What is the significance of the Crude Oil Prices data?

  • Changes in international Crude oil prices play a significant role in the Indian economy as they influence India's inflation, current account balance, and fiscal deficit.
  • India is a net importer of crude oil, and imports as much as 85% of its energy needs from abroad. Thus, the prices of crude oil have a significant impact on India’s import bill.
  • India imports crude oil from various countries. The Indian basket provides a more accurate representation of the cost of these imports than any single type of crude oil.
  • Crude oil is a major input in various industries and sectors, including transportation, manufacturing, and energy production. As a major input for fuel, fluctuations in crude oil prices directly affect transportation costs.
  • Many manufacturing processes rely on oil-based energy or oil-derived products. Thus, changes in oil prices can significantly impact manufacturing costs. Crude oil prices influence the cost of energy production, particularly for electricity generation, affecting utility prices for consumers.
  • Tracking crude oil prices is essential for understanding the input costs for various industries and its impact on inflation, trade balance, fiscal deficit, forex reserves and overall economy.

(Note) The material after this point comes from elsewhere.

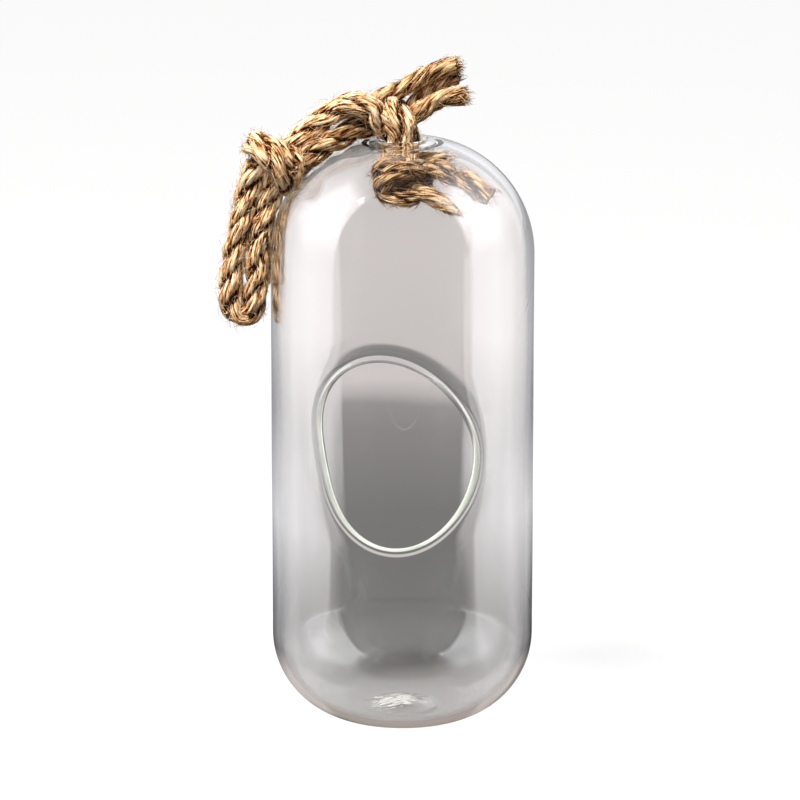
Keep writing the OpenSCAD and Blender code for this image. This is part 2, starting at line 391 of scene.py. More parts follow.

How to interpret the Crude Oil Prices data ?

  • The price of crude oil can fluctuate based on global supply and demand dynamics, geopolitical tensions, production decisions by oil-exporting countries, and other macroeconomic factors.
  • Fluctuations in crude oil prices can contribute to overall inflation, as they impact the cost of goods and services throughout the economy. Higher oil prices can lead to increased costs for transporting goods, affecting the prices of various commodities. Typically, rising oil prices lead to higher inflation.
  • High oil prices strain government finances as they increase import costs and can influence monetary and fiscal policies.
  • Domestic factors such as taxation and subsidy policies impact local consumer prices. Thus, there's often a temporal lag between changes in global oil prices and their impact on wholesale inflation and consumer inflation. This needs to be considered while analysing crude oil price data with WPI and CPI inflation.